Nacionalismos con Estado o sin Estado: esa es la cuestión
Todo discurso nacionalista busca la inefabilidad, intenta situarse, como las religiones, en el plano en que el fundamento del discurso no es susceptible de crítica: la voluntad de Dios o la esencia de la patria (Josep Ramoneda)
Ramón Vargas Machuca atribuía el “disparate” en que estamos metidos, entre otras circunstancias, a “una conciencia nacional escindida y vergonzante que los españoles arrastramos desde el final de la experiencia colonial”. Y acto seguido denunciaba en Cataluña “la concienzuda labor de los misioneros del credo nacionalista y un formidable ejercicio de hegemonía que por su eficacia asombraría al mismo Gramsci”. Es decir, en un mismo párrafo, lo que Vargas Machuca echa de menos en España (una conciencia nacional unificada y orgullosa) le parece horroroso que pueda darse en Cataluña.
Éste es el punto que me desconcierta siempre del discurso crítico con el soberanismo catalán: lo que se presenta como algo ominoso en Cataluña, es lo mismo que parece normal si se trata de España: la hegemonía ideológica del nacionalismo. De lo que se deduce que en algo tienen razón los independentistas: la cuestión está en el Estado. Lo que se considera inadmisible en el nacionalismo sin Estado, resulta perfectamente natural en el nacionalismo con Estado. Si Cataluña lo tuviera nadie objetaría la hegemonía nacionalista.
¿Alguien puede pensar que el nacionalismo francés, quizás el más reconocido de los que rigen en Europa, no fue el fruto de un apabullante proceso de hegemonía? Hay dos varas de medir el nacionalismo: según tengan Estado o según no tengan Estado. En realidad, el nacionalismo de los que no tienen estado es subversivo porque pone en evidencia al nacionalismo de los que lo tienen y amenaza su poder. Esto es lo que indigna.

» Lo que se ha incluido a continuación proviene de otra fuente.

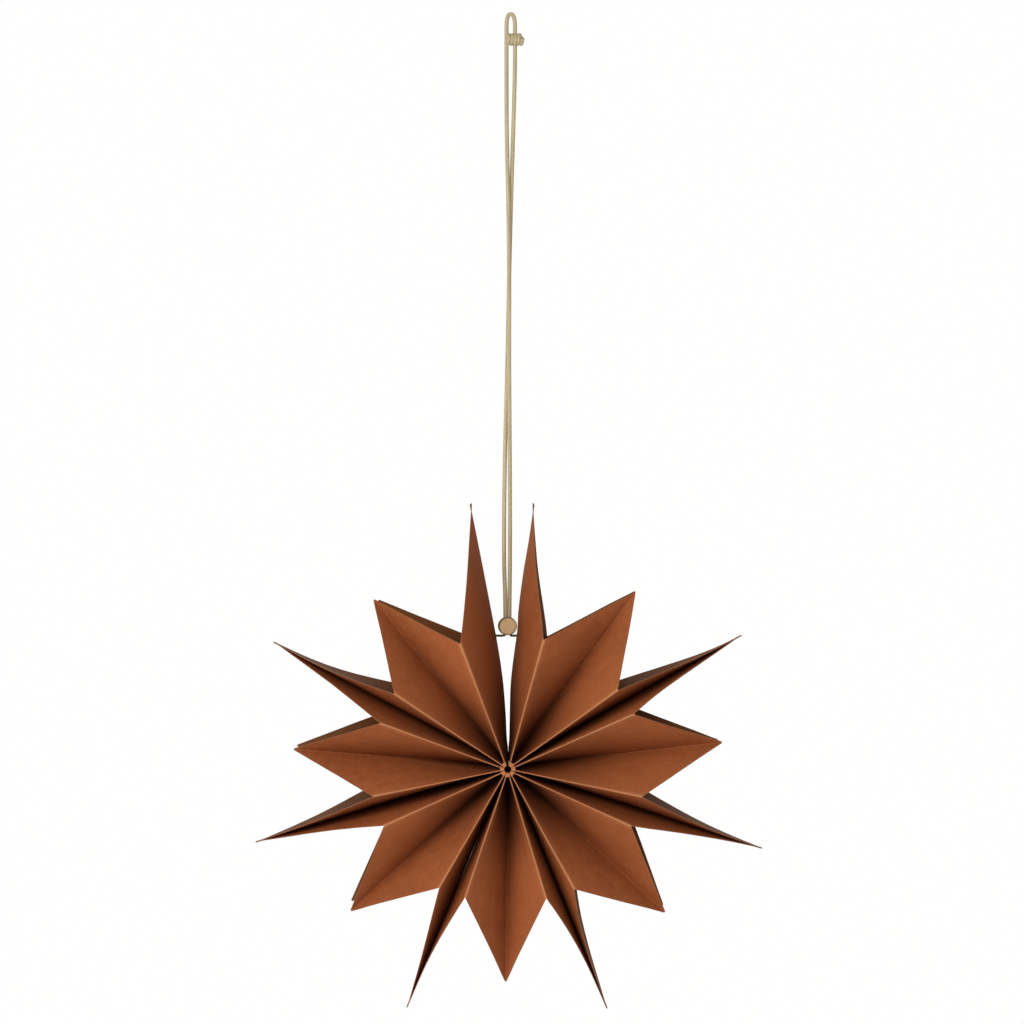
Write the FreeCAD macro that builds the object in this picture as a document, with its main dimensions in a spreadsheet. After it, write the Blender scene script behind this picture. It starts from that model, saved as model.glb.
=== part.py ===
import FreeCAD, Part
import math
import os

import Sketcher

# A hanging paper star of seven folded paper units on a doubled cord.
# Millimetres. +Z up, the front of the star faces -Y, +X is to the right seen from the front.
# The origin is the point that the cord's eye hangs from. Azimuths are degrees clockwise from straight
# up, seen from the front, and run anticlockwise round the star from the left side of the open gap.

V = FreeCAD.Vector
doc = FreeCAD.newDocument("paper_star")

# ---------------------------------------------------------------- the sheet of dimensions
sheet = doc.addObject("Spreadsheet::Sheet", "Dimensions")
rows = [
    ("paper_thickness", 0.3),
    ("half_depth", 45.3),          # half the width of a unit's wide panel, front edge to middle
    ("gusset_width", 30.0),        # front edge to valley fold
    ("hub_radius", 1.75),           # hole that is left at the star's centre
    ("seal_radius", 4.0),          # the closed inner end of a unit reaches this far out
    ("seal_floor", 0.7),           # paper between that end and the open inside
    ("glue_share", 0.06),          # share of the half depth that is glued flat
    ("axis_right", 0.38),          # the front end of the star's centre line stands this far to the right
    ("axis_down", 0.72),           # and this far down, the rear end as far the other way
    ("cut_length", 50.6),          # front edge end to valley end, along the cut
    ("cord_size", 2.0),
    ("eye_middle", 0.83),          # the eye's middle, from the star's centre line
    ("eye_inside", 356.7),         # the top of the eye's inside, above the star's centre
    ("eye_bend", 2.03),            # radius of the cord's centre line round the eye
    ("bead_size", 8.8),
    ("bead_width", 7.0),
    ("bead_bore", 4.2),
    ("bead_edge", 1.1),
    ("bead_middle", -0.75),
    ("bead_height", 65.8),
    ("bead_turn", 6.0),
    ("thread_size", 1.2),
    ("thread_height", 61.2),
    ("thread_bend", 1.2),
    ("thread_hole", 1.5),
    ("thread_knot", 2.8),
    ("knot_length", 8.6),
    ("knot_size", 6.4),
    ("knot_middle", 3.0),
    ("knot_height", 345.6),
]
# the seven glued middle lines and the two free ones: azimuth and reach of their points
rays = {
    "a": (-8.5, 125.6), "b": (-62.67, 126.6), "c": (-107.17, 126.7), "d": (-157.23, 126.1),
    "e": (-201.87, 125.6), "f": (-251.62, 127.1), "g": (-299.0, 126.8), "h": (-354.5, 124.6),
}
for key, (azimuth, reach) in rays.items():
    rows += [("ray_" + key + "_azimuth", azimuth), ("ray_" + key + "_reach", reach)]
# each unit: front edge on its low and high side (azimuth, length from the axis), valley azimuth and reach
units = [
    ("b", "a", -56.9, 63.1, -20.6, 62.0, -38.9, 101.4),
    ("c", "b", -102.3, 64.1, -70.5, 62.8, -85.6, 102.2),
    ("d", "c", -150.7, 64.4, -115.1, 63.7, -132.7, 101.6),
    ("e", "d", -196.9, 63.7, -161.9, 63.6, -179.4, 102.3),
    ("f", "e", -245.1, 64.1, -209.0, 65.0, -227.0, 101.75),
    ("g", "f", -293.1, 64.4, -257.8, 64.6, -276.35, 102.15),
    ("h", "g", -344.2, 62.3, -304.8, 63.2, -323.75, 102.0),
]
# how each panel goes from its middle line to its edge (the share that it turns evenly, and the power that
# the rest grows with), and how far clockwise its rear edge stands of the front one: low side, high side,
# and then the same turn for the rear valley, and how much further out its tip is than the front one's
leans = [
    (0.00, 2.8, 2.0, 0.60, 3.0, 3.7, -0.2, -0.8),
    (0.30, 2.8, 3.0, 0.45, 3.0, 3.5, 0.0, 0.9),
    (0.45, 2.6, 0.0, 0.45, 3.4, 1.5, 1.5, 0.0),
    (0.00, 3.2, 0.0, 0.00, 2.8, 0.0, 0.0, 0.0),
    (0.30, 2.4, 0.0, 0.30, 3.8, 0.5, 0.0, -1.0),
    (0.45, 4.4, -0.3, 0.15, 2.8, 0.0, 0.3, -1.2),
    (0.45, 2.1, 0.4, 0.00, 2.0, -2.0, 0.0, 0.0),
]
WORDS = ("one", "two", "three", "four", "five", "six", "seven")
for word, u, lean in zip(WORDS, units, leans):
    for name, value in zip(("low_azimuth", "low_edge", "high_azimuth", "high_edge", "valley_azimuth", "valley_reach"), u[2:]):
        rows.append(("unit_%s_%s" % (word, name), value))
    for name, value in zip(("low_even", "low_power", "low_rear", "high_even", "high_power", "high_rear", "valley_rear", "valley_further"), lean):
        rows.append(("unit_%s_%s" % (word, name), value))
for line, (name, value) in enumerate(rows, 1):
    sheet.set("A%d" % line, name)
    sheet.set("B%d" % line, "%g" % value)
    sheet.setAlias("B%d" % line, name)
doc.recompute()


def size(name):
    return float(sheet.get(name))


thick, depth, gusset = size("paper_thickness"), size("half_depth"), size("gusset_width")
hub, seal, floor = size("hub_radius"), size("seal_radius"), size("seal_floor")
glue = size("glue_share")
home = V(-size("eye_middle"), 0, -size("eye_inside"))  # where the star's centre lies from the origin

# The free panels beside the gap bulge into it, so their middle lines are curved: reach, azimuth.
bulge = {
    "a": ((0, -3.6), (7.5, -3.7), (11.5, -4.8), (21, -3.9), (30.5, -3.9), (39, -4.15), (62, -5.84), (75, -6.7), (90, -7.4), (107, -8.0), (125, -8.5)),
    "h": ((0, -2.2), (7.5, -2.1), (11.5, 0.3), (21, 0.9), (30.5, 0.95), (39, 1.3), (62, 3.46), (73, 3.52), (90, 4.2), (107, 5.05), (125, 5.5)),
}
SHARES = (1.0, 0.82, 0.64, 0.47, 0.31, 0.17, glue, 0.0)  # of the half depth, front edge to middle
STEPS = (0.0, 0.1, 0.24, 0.5, 1.0)                       # of the way from the closed end to the notch


def point(reach, azimuth, y):
    """A point of the star. Near its centre everything follows the slightly tilted centre line."""
    a = math.radians(azimuth)
    tilt = -y / depth * min(1.0, max(0.0, (63 - reach) / 55))
    return V(reach * math.sin(a) + size("axis_right") * tilt, y, reach * math.cos(a) - size("axis_down") * tilt)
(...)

Comparto muchas de las críticas al nacionalismo. Todo discurso nacionalista busca la inefabilidad, intenta situarse, como las religiones, en el plano en que el fundamento del discurso no es susceptible de crítica: la voluntad de Dios o la esencia de la patria. La realización de la nación está por encima de cualquier otra consideración. Ya vendrá el momento de las discrepancias ideológicas, decía Artur Mas en TV3. Como si el independentismo no fuera una ideología, como si fuera de una naturaleza superior. Independentismo y nacionalismo son ideologías como las demás. Y tienen, como todas, una acrisolada tendencia a imponerse hegemónicamente en la sociedad.
La historia de Europa desde 1979 ha sido el proceso de construcción de una hegemonía neoliberal-conservadora en la sociedad que determina por completo las políticas vigentes. ¿Vamos a descubrir ahora que la lucha por el poder político es inseparable de la lucha por la capacidad normativa sobre la sociedad? Toda ideología es susceptible de crítica, y el nacionalismo (como las religiones) no pueden en una sociedad libre pretender escapar a ella, pero esto vale para todos, no sólo para los nacionalismos sin Estado.
Y cuando PP, PSOE y Ciudadanos coinciden en una de las llamadas líneas rojas: ninguna concesión al soberanismo catalán, ¿hay alguna duda del carácter hegemónico del nacionalismo español como ideología de defensa de la unidad del Estado, es decir, de un determinado reparto del poder?
Hay detalles que escapan al monótono discurso antinacionalista. Primero, la presunta hegemonía del soberanismo en Cataluña tiene mucho de mito. Si ‘el ejercicio de hegemonía’ hubiese sido tan eficaz, en este momento el independentismo no se estaría peleando por la investidura porque dispondría de una amplísima mayoría absoluta. Se olvida, por ejemplo, que la audiencia de TV3 está en torno a un 13 %, es decir, que la abrumadora mayoría está en manos de las cadenas españolas y que sólo dos de los diarios que se publican en Barcelona pueden situarse en el área independentista. Solamente en la radio el soberanismo podría considerarse hegemónico.
Segundo, fenómenos como el renacimiento del independentismo catalán no son ajenos a la lógica de la globalización, no sólo porque las redes sociales lo primero que refuerzan son las relaciones más próximas, sino porque frente a la entelequia de la comunidad global, es en el ámbito más local dónde, para bien y para mal, aparecen nuevas vías de creación de espacios comunitarios.
Tercero, si el nacionalismo sin Estado es pernicioso y el nacionalismo con Estado es un marco natural de convivencia, ¿no será el Estado propio la mejor forma de acabar con el nacionalismo malo? La doble vara de medir de cierta crítica del nacionalismo, en el fondo, es un argumento a favor de la independencia.